Showing Tent of the Merry-go-round

The Washington Hotel was, in fact, the only one in which one could live without suffering in health from the heat, noises and inconveniences. It was not a good hotel, but it had three features that rendered it attractive, viz., its name, a bath-house and a sea breeze. The reason for the difficulty in obtaining lodging was that it belonged to the Panama railway and was leased to the manager rent free, with the proviso that he was to be ready at all times to take care of any of the railroad employees that might be sent there. This made it necessary for him to wait until late in the day before filling all of his rooms. His foreign diplomacy that repelled the doctors was dictated by American business methods.

While I was waiting, Doctors Frank and Newman invited me to camp with them for a few hours or days until I could get a bed elsewhere. I accepted, and found them located in the same old three-bedded, one-sided, breezeless bunking-place in the wing of the building, that had driven me away two weeks before. It was a sort of room-like receptacle used for late comers. The third bed was occupied by a stranger, and the place was so full of the belongings of the three occupants that there was not even space for me to sleep on the floor.

After piling my things behind the door and under the table I went to the combination sitting-room, writing-room and barroom. This was about twenty feet square and the only place to sit in unless we except the barber’s den, which was about ten feet square, and the hotel office, which was of the same size but more than half filled by a large flat desk. The hotel conveniences were practically all out-of-doors, and every one sat on the lower veranda, where the steady sea breeze blew as if from a thousand electric fans. The veranda was worth forty parlors and sitting-rooms, and no one complained.

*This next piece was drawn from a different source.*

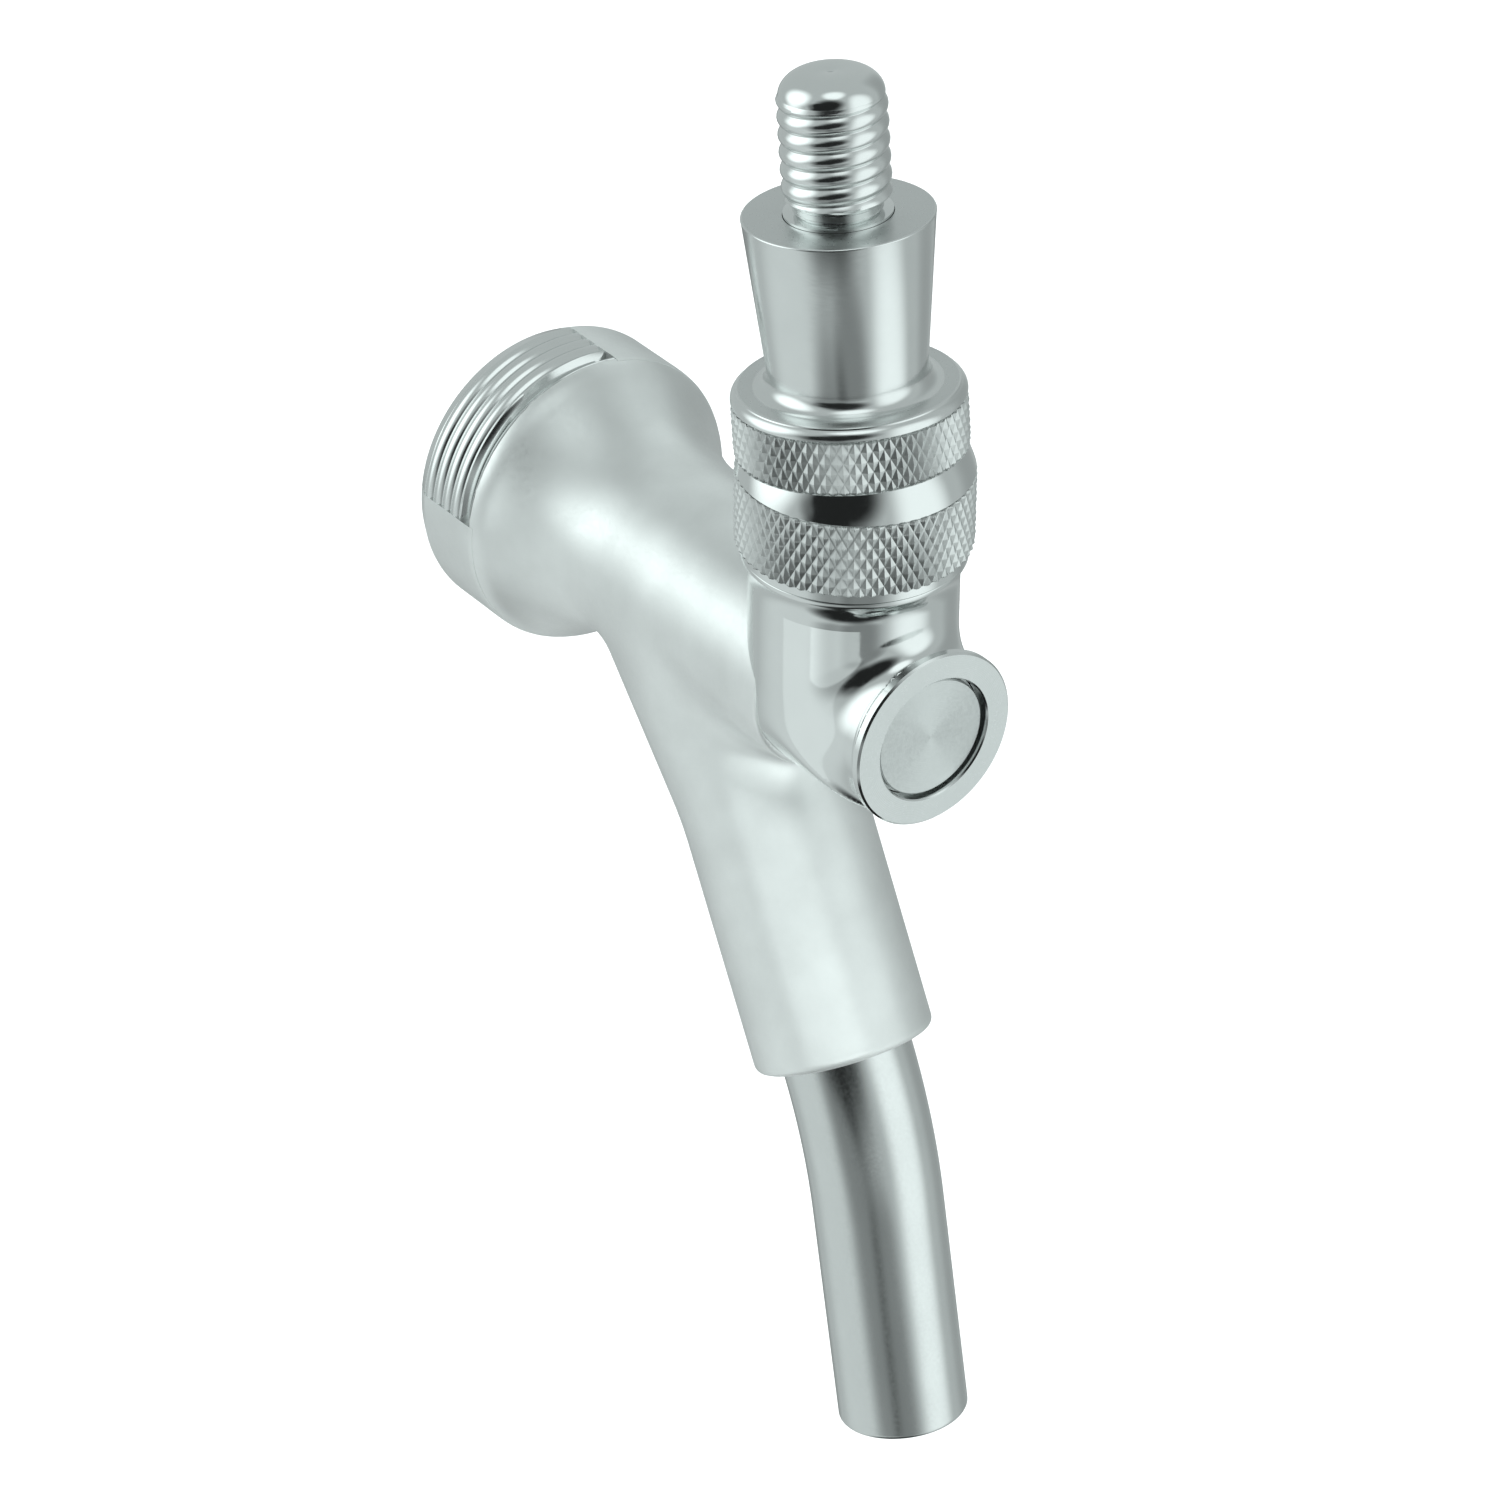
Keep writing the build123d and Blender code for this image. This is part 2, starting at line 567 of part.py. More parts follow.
with BuildPart() as ball_washer:
    with BuildSketch(VALVE_PLANE.offset(LEVER_CHAMBER_TOP)):
        Circle(SEAT_COUNTERBORE - FIT)
        Circle(4.6, mode=Mode.SUBTRACT)
    extrude(amount=2.3)
    with Locations((0, AXIS_Y, PIVOT_Z)):
        Sphere(ball_socket, mode=Mode.SUBTRACT)
ball_washer.part.label = "ball_washer"

lever_o_ring = ring(VALVE_PLANE.offset(PIVOT_Z - 3.25), 6.42, LEVER_RING)
lever_o_ring.part.label = "lever_o_ring"

# ---- valve shaft --------------------------------------------------------------------------------
finger_y = -PIVOT_Z * sin(LEAN)
seal_face = SEAT_FACE + SEAT_INSERT_LENGTH + 0.05
with BuildPart() as shaft:
    with BuildSketch(across(SHAFT_FRONT)):
        Circle(SHAFT_RADIUS)
    extrude(amount=SHAFT_STEM_START - SHAFT_FRONT)
    chamfer(shaft.edges().group_by(Axis.Y)[0], 0.5)
    with BuildSketch(across(SHAFT_STEM_START)):
        Circle(STEM_RADIUS)
    extrude(amount=seal_face - SHAFT_STEM_START)
    with BuildSketch(across(seal_face - 1.0)):
        Circle(4.0)
    extrude(amount=1.0)
    with BuildSketch(across(seal_face)):
        Circle(1.6)
    extrude(amount=SEAL_THICK + CUP_THICK + NUT_THICK)
    # groove for each O-ring
    for place in (8.2, 10.8):
        with BuildSketch(across(place - 0.55)):
            Circle(SHAFT_RADIUS + 1)
            Circle(SHAFT_RADIUS - 2 * SHAFT_RING, mode=Mode.SUBTRACT)
        extrude(amount=1.1, mode=Mode.SUBTRACT)
    # flat and cross hole that take the lever's finger
    with BuildSketch(Plane(origin=(0, row_y(finger_y), SHAFT_FLAT_Z))):
        Rectangle(2 * SHAFT_RADIUS, 8.2)
    extrude(amount=SHAFT_RADIUS, mode=Mode.SUBTRACT)
    with BuildSketch(Plane(origin=(0, row_y(finger_y), -SHAFT_RADIUS - 1))):
        Circle(FINGER_TIP_RADIUS + 0.12)
    extrude(amount=2 * SHAFT_RADIUS + 2, mode=Mode.SUBTRACT)
shaft.part.label = "shaft"

shaft_rings = {}
for name, place in (("shaft_o_ring_front", 8.2), ("shaft_o_ring_rear", 10.8)):
    shaft_rings[name] = ring(across(place), SHAFT_RADIUS - SHAFT_RING, SHAFT_RING)
    shaft_rings[name].part.label = name

valve_seal = washer(across(seal_face), 6.5, 1.62, SEAL_THICK)
valve_seal.part.label = "valve_seal"

seal_cup = washer(across(seal_face + SEAL_THICK), 5.4, 1.62, CUP_THICK)
seal_cup.part.label = "seal_cup"

with BuildPart() as seal_nut:
    with BuildSketch(across(seal_face + SEAL_THICK + CUP_THICK)):
        RegularPolygon(NUT_ACROSS_FLATS / 2, 6, major_radius=False)
        Circle(1.62, mode=Mode.SUBTRACT)
    extrude(amount=NUT_THICK)
seal_nut.part.label = "seal_nut"

# ---- front plug ---------------------------------------------------------------------------------
with BuildPart() as front_plug:
    with BuildSketch(across(-FLANGE_FRONT + 0.5)):
        Circle(PLUG_BORE - 0.28)
    extrude(amount=1.0)
    with BuildSketch(across(-FLANGE_FRONT + 1.5)):
        Circle(PLUG_BORE - FIT)
    extrude(amount=FLANGE_FRONT - PLUG_SHOULDER - 1.5 - 0.1)
    with BuildSketch(across(-9.15)):
        Circle(PLUG_BORE + 1)
        Circle(PLUG_BORE - FIT - 2 * PLUG_RING - 0.02, mode=Mode.SUBTRACT)
    extrude(amount=1.15, mode=Mode.SUBTRACT)
    chamfer(front_plug.edges().group_by(Axis.Y)[0], 0.15)
front_plug.part.label = "front_plug"

plug_o_ring = ring(across(-8.575), PLUG_BORE - FIT - PLUG_RING, PLUG_RING)
plug_o_ring.part.label = "plug_o_ring"

# ---- write every piece --------------------------------------------------------------------------
pieces = [
    body, coupling_washer, seat_insert, spout_tube, *spout_rings.values(), lever, lever_collar, bonnet,
    bonnet_washer, friction_ring, ball_washer, lever_o_ring, shaft, *shaft_rings.values(), valve_seal,
    seal_cup, seal_nut, front_plug, plug_o_ring,
]
os.makedirs("parts", exist_ok=True)
for piece in pieces:
    export_step(piece.part, f"parts/{piece.part.label}.step")
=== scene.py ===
"""Looks of the draft beer faucet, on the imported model. Shapes are worked out in millimetres."""

from math import asin, atan2, cos, pi, radians, sin, sqrt, tan

import bmesh
import bpy
import numpy as np
from mathutils import Matrix, Vector


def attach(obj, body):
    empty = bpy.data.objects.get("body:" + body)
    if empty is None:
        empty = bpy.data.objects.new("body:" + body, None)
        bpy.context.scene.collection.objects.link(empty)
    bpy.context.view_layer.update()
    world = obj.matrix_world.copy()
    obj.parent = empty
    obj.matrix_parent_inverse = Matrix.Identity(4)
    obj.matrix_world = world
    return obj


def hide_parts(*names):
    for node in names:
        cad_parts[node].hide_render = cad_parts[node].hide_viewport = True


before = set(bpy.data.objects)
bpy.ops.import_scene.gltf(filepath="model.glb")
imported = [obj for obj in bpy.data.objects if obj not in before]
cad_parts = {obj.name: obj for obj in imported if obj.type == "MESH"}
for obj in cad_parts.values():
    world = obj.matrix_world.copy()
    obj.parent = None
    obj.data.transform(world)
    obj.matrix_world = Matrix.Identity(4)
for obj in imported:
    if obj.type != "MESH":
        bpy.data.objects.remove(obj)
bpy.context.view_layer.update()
MM = 0.001
INCH = 25.4
REACH = 48.7                       # coupling face to the valve axis
PIVOT_Z = 19.0                     # ball centre above the shank axis
LEAN = radians(6.4)                # lever tilted back at rest
VALVE = np.array([0.0, -REACH, 0.0])


# ---- meshes -------------------------------------------------------------------------------------
def make_object(name, points, faces, body, material, normals=None, sharp=30.0, smooth=True):
    """A mesh object from points in millimetres, riding on a body."""
    mesh = bpy.data.meshes.new(name)
    mesh.from_pydata((np.asarray(points) * MM).tolist(), [], faces)
    mesh.update()
    mesh.materials.append(material)
    obj = bpy.data.objects.new(name, mesh)
    bpy.context.scene.collection.objects.link(obj)
    mesh.polygons.foreach_set("use_smooth", [smooth] * len(mesh.polygons))
    if smooth and normals is None:
        mesh.set_sharp_from_angle(angle=radians(sharp))
    if normals is not None:
        mesh.normals_split_custom_set_from_vertices(np.asarray(normals).tolist())
    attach(obj, body)
    return obj


def basis(origin, axis):
    """Origin and three unit vectors, the last along axis."""
    w = np.asarray(axis, float)
    w = w / np.linalg.norm(w)
    u = np.array([1.0, 0.0, 0.0])
    u = u - w * (u @ w)
    u = u / np.linalg.norm(u)
    return np.asarray(origin, float), u, np.cross(w, u), w


def arc(centre, radius, start, end, steps):
    """Profile points on an arc, angles in degrees, as (r, h)."""
    turns = np.radians(np.linspace(start, end, steps + 1))
    return [(centre[0] + radius * cos(t), centre[1] + radius * sin(t)) for t in turns]


def lathe(name, profile, place, body, material, steps=192, sharp=30.0, faced=None, span=None):
    """A turned piece: profile points (r, h) about the axis of place, closed round from last to first.
    Its faces square to the axis may have a finish of their own, and a span in degrees makes only a
    sector of the round."""
    origin, u, v, w = place
    turns = np.linspace(0, 2 * pi, steps, endpoint=False)
    if span:
        turns = np.radians(np.linspace(span[0], span[1], steps))
    circle = np.outer(np.cos(turns), u) + np.outer(np.sin(turns), v)
    rings, points, faces = [], [], []
    for r, h in profile:
        on_axis = r < 1e-6
        rings.append(range(len(points), len(points) + (1 if on_axis else steps)))
        points.extend([origin + w * h] if on_axis else origin + w * h + r * circle)
    pairs = list(zip(rings, rings[1:]))
    if len(rings[0]) > 1 and len(rings[-1]) > 1:
        pairs.append((rings[-1], rings[0]))
    if span:
        faces = [tuple(ring[0] for ring in rings), tuple(ring[-1] for ring in reversed(rings))]
    for a, b in pairs:
        if len(a) == 1 and len(b) == 1:
            continue
        for i in range(steps - 1 if span else steps):
            j = (i + 1) % steps
            if len(a) == 1:
                faces.append((a[0], b[j], b[i]))
            elif len(b) == 1:
                faces.append((a[i], a[j], b[0]))
            else:
                faces.append((a[i], a[j], b[j], b[i]))
    obj = make_object(name, points, faces, body, material, sharp=sharp)
    clean(obj, 1e-7, 1e-7)
    if faced is not None:
        obj.data.materials.append(faced)
        for face in obj.data.polygons:
            if face.normal.dot(Vector(w)) > 0.999:
                face.material_index = 1
    return obj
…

I waited patiently until the hotel-keeper had taken the indispensable siesta, and was rewarded by getting a bed in a double room on the second or upper floor. It had a door and window facing the sea to let the breeze in, and another door and window on the opposite side to let the breeze out, and covered verandas on both sides. By keeping the windows and doors open a veritable gale could be kept blowing through the room and over the beds day and night, thus making sleep not only possible, but delightful and refreshing. It was like being blown into the temperate zone, like going home for the night; and I felt that with this room and the lower veranda I could remain at Colón a month with great benefit to my health, instead of daily losing ground as those who were staying at the other hotels certainly would.